Step 3: Handle Data Types and Schema Evolution
Oracle-specific data types like NUMBER, CLOB, and DATE may require explicit casting.
df_oracle = df_oracle.withColumn("SALARY", df_oracle["SALARY"].cast("double"))
If schema evolution occurs (new columns added in Oracle), enable automatic merge with Delta:
df_oracle.write.format("delta") \
.mode("overwrite") \
.option("mergeSchema", "true") \
.saveAsTable("bronze.employees")
4. Best Practices for Secure and Scalable Data Loads
a. Use Secrets Management
Avoid storing credentials in notebooks. Use:
- Databricks Secrets
- AWS Secrets Manager
- Azure Key Vault
This ensures compliance with enterprise security policies.
b. Incremental Loading
Instead of full reloads, implement incremental ingestion using a timestamp or ID column.
query = "(SELECT * FROM orders WHERE updated_at > SYSDATE - 1) tmp"
df_incremental = spark.read.jdbc(url=jdbc_url, table=query, properties=connection_props)
c.

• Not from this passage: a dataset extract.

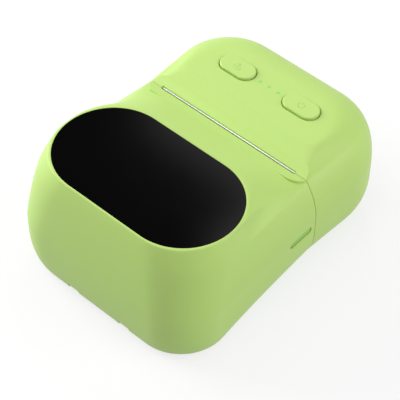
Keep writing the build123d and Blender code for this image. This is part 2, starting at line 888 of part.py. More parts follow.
def print_frame():
    """Steel frame: two cheeks, a crossbar behind the head and four screwed tabs."""
    rear = crossbar_y + cheek_thickness
    front = platen_y - 7.6
    corners = [(front, tab_low), (rear, tab_low), (rear, head_high), (front + 4, head_high),
               (front, platen_z - 3)]
    right = plate_x((cheek_x, cheek_outer), corners)
    motor_plate = [(rear - 3, tab_low), (motor_y + 6.3, tab_low), (motor_y + 6.3, board_height - 0.5),
                   (rear - 3, board_height - 0.5)]
    left = right.mirror(Plane.YZ) + plate_x((-cheek_outer, -cheek_x), motor_plate)
    left -= rod_x((-cheek_outer - 1, 0), motor_y, motor_z, 1.6)
    left -= rod_x((-cheek_outer - 1, 0), idler_y, idler_z, stud_radius)
    for y, z in motor_ears():
        left -= rod_x((-cheek_outer - 1, 0), y, z, screw_radius)
    frame = left + right
    # notches that the platen's bushes drop into as the cover closes
    away = atan2(platen_y - hinge_y, platen_z - hinge_z)
    notch = block((-cheek_outer - 1, cheek_outer + 1), (-notch_radius(), notch_radius()), (0, 20))
    notch += rod_x((-cheek_outer - 1, cheek_outer + 1), 0, 0, notch_radius())
    frame -= Pos(0, platen_y, platen_z) * Rot(90 - degrees(away), 0, 0) * notch
    frame -= rod_x((-cheek_outer - 1, cheek_outer + 1), pivot_y(), head_pivot_height, head_pivot_radius)
    frame += block((-cheek_outer, cheek_outer), (crossbar_y, rear), (crossbar_low, head_high))
    ys = [y for x, y in frame_screw_spots]
    spots_x = max(x for x, y in frame_screw_spots)
    for side in (-1, 1):
        ends = sorted((side * (spots_x - 2.6), side * cheek_outer))
        frame += block(ends, (min(ys) - 2.5, max(ys) + 2.5), (tab_low, tab_low + cheek_thickness))
    for x, y in frame_screw_spots:
        frame -= tapped(x, y, (0, tab_low + 3))
    return frame


def notch_radius():
    return bush_radius + notch_play


def pivot_y():
    return sink_y + sink_thickness / 2


def head_pivot_pin():
    return rod_x((-cheek_outer, cheek_outer), pivot_y(), head_pivot_height, head_pivot_radius)


def head_plate():
    return block((-head_half_length, head_half_length), (head_y, sink_y), (head_low, head_high))


def heat_sink():
    """Aluminium bar behind the head plate with cooling grooves in its back."""
    half = head_half_length + 0.5
    sink = block((-half, half), (sink_y, sink_back), (sink_low, head_high))
    for groove in range(4):
        z = head_low + 0.8 + groove * 1.6
        sink -= block((-half - 1, half + 1), (sink_back - 0.8, sink_back + 1), (z, z + 0.8))
    return sink - rod_x((-half - 1, half + 1), pivot_y(), head_pivot_height, head_pivot_radius + pin_play)


def down_screw(x, y, top, length, radius=screw_radius, head=screw_head_radius):
    """Pan-head screw that goes down from the face under its head."""
    return rod_z(x, y, (top, top + screw_head_height), head) + rod_z(x, y, (top - length, top), radius)


def up_screw(x, y, face, length, radius=screw_radius, head=screw_head_radius):
    """Pan-head screw that goes up from the face over its head."""
    return rod_z(x, y, (face - screw_head_height, face), head) + rod_z(x, y, (face, face + length), radius)


def frame_screws():
    top = tab_low + cheek_thickness
    return group([down_screw(x, y, top, cheek_thickness + frame_screw_length) for x, y in frame_screw_spots])


def housing_screws():
    return group([up_screw(x, y, screw_seat, screw_length) for x, y in housing_screw_spots])


def board_screws():
    main = [up_screw(x, y, board_height, board_screw_length) for x, y in board_boss_spots]
    key = [up_screw(x, y, key_board_height, key_screw_length, key_screw_radius, key_screw_head)
           for x, y in key_boss_spots]
    return group(main + key)


def main_board():
    z = (board_height, board_top)
    board = block((-board_half_width, board_half_width), (board_front, board_rear), z)
    board += block((-tongue_half_width, tongue_half_width), (board_rear, tongue_rear), z)
    for x, y in board_boss_spots:
        board -= tapped(x, y, (z[0] - 1, z[1] + 1))
    return board


def board_chips():
    """Processor, radio and charger packages, a capacitor and a row of small parts."""
    y, z = board_front, board_top
    chips = [block((-5, 4), (y + 5.2, y + 14.2), (z, z + 1.0)),
             block((8, 15), (y + 4.7, y + 10.7), (z, z + 0.9)),
             block((-17, -11), (y + 6.2, y + 11.2), (z, z + 0.8)),
             rod_z(12, board_rear - 4, (z, z + 3.2), 2.5)]
    row = (board_rear - 3.0, board_rear - 2.2)
    chips += [block((x, x + 1.6), row, (z, z + 0.6)) for x in (-16, -12, -8, -4, 0)]
    return group(chips)


def usb_socket():
    """Metal shell of the port, open at the rear, with a tongue inside."""
    low = board_top
    mouth = rear_y - 1.0
    y = (mouth - usb_depth, mouth)
    shell = rounded_bar(usb_half_width, usb_height / 2, y)
    shell -= rounded_bar(usb_half_width - usb_wall, usb_height / 2 - usb_wall, (y[0] + 1, y[1] + 1))
    feet = block((-usb_half_width + 1.6, usb_half_width - 1.6), (y[0], tongue_rear), (low, low + 0.2))
    tongue = block((-3.3, 3.3), (y[0] + 0.5, y[1] - 0.8), (usb_z - 0.35, usb_z + 0.35))
    return shell + feet + tongue


def rounded_bar(half_width, half_height, y):
    """Bar along Y with round sides, centred on the port."""
    spine = half_width - half_height
    bar = block((-spine, spine), y, (usb_z - half_height, usb_z + half_height))
    return bar + rod_y(-spine, y, usb_z, half_height) + rod_y(spine, y, usb_z, half_height)


def button_board():
    z = (key_board_height, key_board_top)
    y = (button_y - key_board_half_length, button_y + key_board_half_length)
    board = block((-key_board_half_width, key_board_half_width), y, z)
    for x, y in key_boss_spots:
        board -= rod_z(x, y, (z[0] - 1, z[1] + 1), key_screw_radius)
    return board


def switch_top():
    return key_board_top + key_height + plunger_height


def key_switches():
    low = key_board_top
    half = key_size / 2
    switches = []
    for x in (-button_x, button_x):
        body = block((x - half, x + half), (button_y - half, button_y + half), (low, low + key_height))
        switches.append(body + rod_z(x, button_y, (low + key_height, switch_top()), plunger_radius))
    return group(switches)


def push_button(x):
    """Button cap with its retaining flange and the stem over the switch."""
    half, radius = button_length / 2, button_width / 2
    under = plateau - housing_roof - button_flange_gap
    cap = stadium(x, button_y, (under - button_flange_height, plateau + button_proud), half, radius)
    rim = cap.edges().filter_by_position(Axis.Z, plateau + button_proud - 0.01, plateau + button_proud + 0.01)
    cap = fillet(rim, button_round)
    edge = button_flange
    cap += stadium(x, button_y, (under - button_flange_height, under), half + edge, radius + edge)
    low = switch_top() + button_travel + plunger_gap
    return cap + rod_z(x, button_y, (low, under), plunger_radius)


def feed_button():
    return push_button(-button_x)


def power_button():
    return push_button(button_x)


def indicator_lamps():
    low = key_board_top
    return group([block((x - 0.8, x + 0.8), (button_y - 0.5, button_y + 0.5), (low, low + 0.6))
                  for x in light_places()])


def light_guides():
    low = key_board_top + 0.8
    under = plateau - housing_roof
    guides = []
    for x in light_places():
        guide = rod_z(x, button_y, (low, plateau), light_radius)
        guides.append(guide + rod_z(x, button_y, (under - 1, under), light_collar))
    return group(guides)


def roll_cradle():
    """Half-round trough for the label roll, on two saddles, slotted for the guides' feet."""
    outer = cradle_inner + cradle_wall
    span = (-cradle_half_length, cradle_half_length)
    lower = block(span, (roll_y - outer, roll_y + outer), (0, roll_axis_height))
    cradle = rod_x(span, roll_y, roll_axis_height, outer) & lower
    for side in (-1, 1):
        x = sorted((side * (cradle_half_length - saddle_thickness), side * cradle_half_length))
        y = (roll_y - saddle_half_width, roll_y + saddle_half_width)
        cradle += block(x, y, (floor_top, cradle_low + saddle_rise))
    cradle -= rod_x((span[0] - 1, span[1] + 1), roll_y, roll_axis_height, cradle_inner)
    near = guide_x - guide_travel - guide_thickness / 2 - 0.6
    far = guide_x + guide_thickness / 2 + 0.4
    slot = block((near, far), (roll_y - guide_slot_half, roll_y + guide_slot_half), (0, roll_axis_height))
    return cradle - both_sides(slot)


def rack_teeth(start, end, phase):
    """Corner points of a straight rack whose teeth point towards +Y."""
    pitch = pi * gear_module
    first = int((start - phase) / pitch) + 1
    last = int((end - phase) / pitch)
    line = roll_y - guide_pitch
    root = line - 1.25 * gear_module - mesh_play
    tip = line + gear_module - mesh_play
    points = []
    for tooth in range(first, last):
        x = phase + tooth * pitch
        points += [(x - 0.29 * pitch, root), (x - 0.235 * pitch, line - mesh_play), (x - 0.12 * pitch, tip),
                   (x + 0.12 * pitch, tip), (x + 0.235 * pitch, line - mesh_play), (x + 0.29 * pitch, root)]
    return points


def paper_guide():
    """Left guide: round plate, hub, foot through the cradle's slot, and rack."""
    low, high = rack_low, rack_low + rack_height
    x = (-guide_x - guide_thickness / 2, -guide_x + guide_thickness / 2)
    guide = rod_x(x, roll_y, roll_axis_height, guide_radius)
    guide += rod_x((x[1], x[1] + guide_hub_length), roll_y, roll_axis_height, guide_hub_radius)
    foot = (roll_y - guide_foot_half, roll_y + guide_foot_half)
    guide += block(x, foot, (low, roll_axis_height - guide_radius + 2))
    back = roll_y - guide_pitch - 1.25 * gear_module - mesh_play - rack_width
    guide += block(x, (back, foot[1]), (low, high))
    end = rack_overrun
    profile = [(x[0], back), (end, back), (end, back + rack_width)]
    profile += list(reversed(rack_teeth(x[1], end - 0.3, 0)))
    profile += [(x[0], back + rack_width)]
    face = make_face(Polyline([(a, b, low) for a, b in profile], close=True))
    return guide + extrude(face, rack_height, dir=(0, 0, 1))


def guide_left():
    return paper_guide()


def guide_right():
    return Pos(0, roll_y, 0) * Rot(0, 0, 180) * Pos(0, -roll_y, 0) * paper_guide()


def guide_pinion():
    """Gear on the floor between the two racks; a gap faces each rack's middle tooth."""
    phase = -pi / 2 + pi / guide_pinion_teeth
    corners = [(a, roll_y + b, rack_low) for a, b in tooth_points(guide_pinion_teeth, phase)]
    wheel = extrude(make_face(Polyline(corners, close=True)), rack_height, dir=(0, 0, 1))
    return wheel - rod_z(0, roll_y, (0, rack_low + rack_height + 1), guide_post_radius + shaft_play)


def sensor_bracket():
    """Bent strip that holds the label gap sensor over the floor."""
    y = (sensor_y - 1.5, sensor_y)
    upright = block((-3, 3), y, (floor_top, sensor_z))
    return upright + block((-3, 3), (y[0] - 4, y[1]), (floor_top, floor_top + 1.2))


def gap_sensor():
    return block((-4, 4), (sensor_y - 3, sensor_y + 0.5), (sensor_z, sensor_z + 3))


def cover_switch():
    """Small switch on the frame's cheek that tells when the cover is shut."""
    thickness, length, height = switch_size
    x, y, z = cheek_outer, platen_y - 3.6, tab_low + 0.5
    body = block((x, x + thickness), (y, y + length), (z, z + height))
    return body + block((x + 0.8, x + 1.7), (y + 2, y + 4), (z + height, z + height + 1))


def battery():
    x, y = battery_from_left, battery_y
    length, width, height = battery_size
    low = floor_top + battery_pad_thickness
    cell = block((x, x + length), (y, y + width), (low, low + height))
    return fillet(cell.edges().filter_by(Axis.X), 1.5)


def battery_pad():
    x, y = battery_from_left + 2, battery_y + 2
    length, width, _ = battery_size
    z = (floor_top, floor_top + battery_pad_thickness)
    return block((x, x + length - 4), (y, y + width - 4), z)


def head_connector():
    return block((-7, 7), (board_front + 0.7, board_front + 3.2), (board_height - 1.6, board_height))


def head_flex():
    z = board_height - 1.1
    return block((-6, 6), (sink_back + 0.4, board_front + 0.7), (z, z + 0.2))


def rubber_feet():
    return group([rod_z(x, y, (0, foot_height), foot_radius) for x, y in foot_spots])


makers = [
    base_tray, rear_housing, print_frame, frame_screws, tear_bar, head_pivot_pin, head_springs,
    idler_stud, motor_case, motor_screws, gap_sensor, sensor_bracket, cover_switch, roll_cradle,
    main_board, board_chips, usb_socket, button_board, key_switches, indicator_lamps, light_guides,
    board_screws, battery, battery_pad, head_connector, head_flex, housing_screws, rubber_feet,
    front_cover, window, hinge_pins, platen_bracket, bracket_screws, platen_bushes, release_spring,
    platen_shaft, platen_rubber, platen_gear, platen_clip, release_button, head_plate, heat_sink,
    idler_gear, motor_shaft, motor_pinion, feed_button, power_button, guide_left, guide_right,
    guide_pinion,
]

if __name__ == "__main__":
    os.makedirs("parts", exist_ok=True)
    for make in makers:
        export_step(make(), f"parts/{make.__name__}.step")
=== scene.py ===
"""Dressed model of a portable thermal label printer, in metres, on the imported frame."""
import json
from math import atan2, cos, pi, radians, sin, sqrt, tan

import bmesh
import bpy
from mathutils import Matrix, Vector

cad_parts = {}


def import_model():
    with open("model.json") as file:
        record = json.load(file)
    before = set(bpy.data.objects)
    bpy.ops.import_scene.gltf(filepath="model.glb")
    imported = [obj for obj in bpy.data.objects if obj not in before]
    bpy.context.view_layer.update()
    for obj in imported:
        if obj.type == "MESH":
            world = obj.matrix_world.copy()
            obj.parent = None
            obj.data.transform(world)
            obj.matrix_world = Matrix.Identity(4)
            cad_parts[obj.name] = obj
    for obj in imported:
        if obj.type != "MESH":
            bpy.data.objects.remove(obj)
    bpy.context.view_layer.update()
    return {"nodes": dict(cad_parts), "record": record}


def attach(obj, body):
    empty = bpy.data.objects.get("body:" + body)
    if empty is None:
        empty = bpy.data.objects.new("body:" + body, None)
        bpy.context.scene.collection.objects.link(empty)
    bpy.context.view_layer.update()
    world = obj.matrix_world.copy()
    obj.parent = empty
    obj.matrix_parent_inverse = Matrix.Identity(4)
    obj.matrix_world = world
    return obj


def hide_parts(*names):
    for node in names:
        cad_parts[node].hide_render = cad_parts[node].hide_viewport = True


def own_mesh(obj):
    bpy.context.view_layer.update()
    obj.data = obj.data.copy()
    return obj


# Outer body
body_length = 0.1032
body_height = 0.0450
shell_bottom = 0.0006
front_half_width = 0.0382
seam_half_width = 0.0378
rear_half_width = 0.0388
wall = 0.0020
cover_roof = 0.0026
housing_roof = 0.0020
front_widest = 0.0193
rear_widest = 0.0230
slot_drop = 0.0084
plateau_drop = 0.0044
parting_front = 0.0009
parting_seam = 0.0050
parting_gap = 0.00015
floor_top = 0.0024
overshoot = 0.001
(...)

Use Delta Format for Storage
Writing to Delta Lake allows:
- Schema evolution
- Time travel
- ACID transactions
- Efficient Z-Ordering and data skipping
d. Monitor and Optimize
Use the Spark UI to monitor:
- Task parallelism
- Shuffle read/write
- JDBC read performance
Partition tuning and fetch size adjustments often yield significant performance gains.
5. Automating and Scaling the Pipeline
For production workloads, consider automating ingestion using:
- Delta Live Tables (DLT) for declarative ETL pipelines
- Databricks Workflows for scheduled jobs
- Auto Loader (for incremental CDC data from Oracle or MySQL logs)
DLT simplifies data quality enforcement and schema management while ensuring fault tolerance.
Example DLT pipeline configuration:
@dlt.table(
name="silver.orders_cleaned",
comment="Cleaned and deduplicated orders data from MySQL"
)
def load_orders():
return (
dlt.read("bronze.orders")
.dropDuplicates(["order_id"])
.filter("status IS NOT NULL")
)
6. Troubleshooting Common Issues
| Slow reads | Lack of partitioning | Define partitionColumn, numPartitions |
| Connection timeout | Network or large data fetch | Increase fetchsize, check JDBC connection pool |
| Schema mismatch | Source table schema changed | Use mergeSchema=True |
| Lost rows (Oracle) | Skewed partitions | Balance partition bounds, reduce partitions |
7. Summary
Integrating MySQL and Oracle data into Databricks empowers enterprises to unify transactional and analytical workloads.
By using JDBC connectors, secure secrets management, parallelized reads, and Delta Lake storage, you can build scalable, secure, and reliable ingestion pipelines.
This approach ensures:
- High performance through partitioned reads
- Secure credentials via secret management
- Resilient storage with Delta Lake
- Automation via Databricks Workflows or DLT
Final Thoughts
Whether you’re migrating legacy databases to the cloud or powering modern analytics, Databricks provides a flexible, scalable foundation.
A well-structured ingestion strategy — following the practices above — ensures that your MySQL and Oracle data is always available, consistent, and ready for analytics.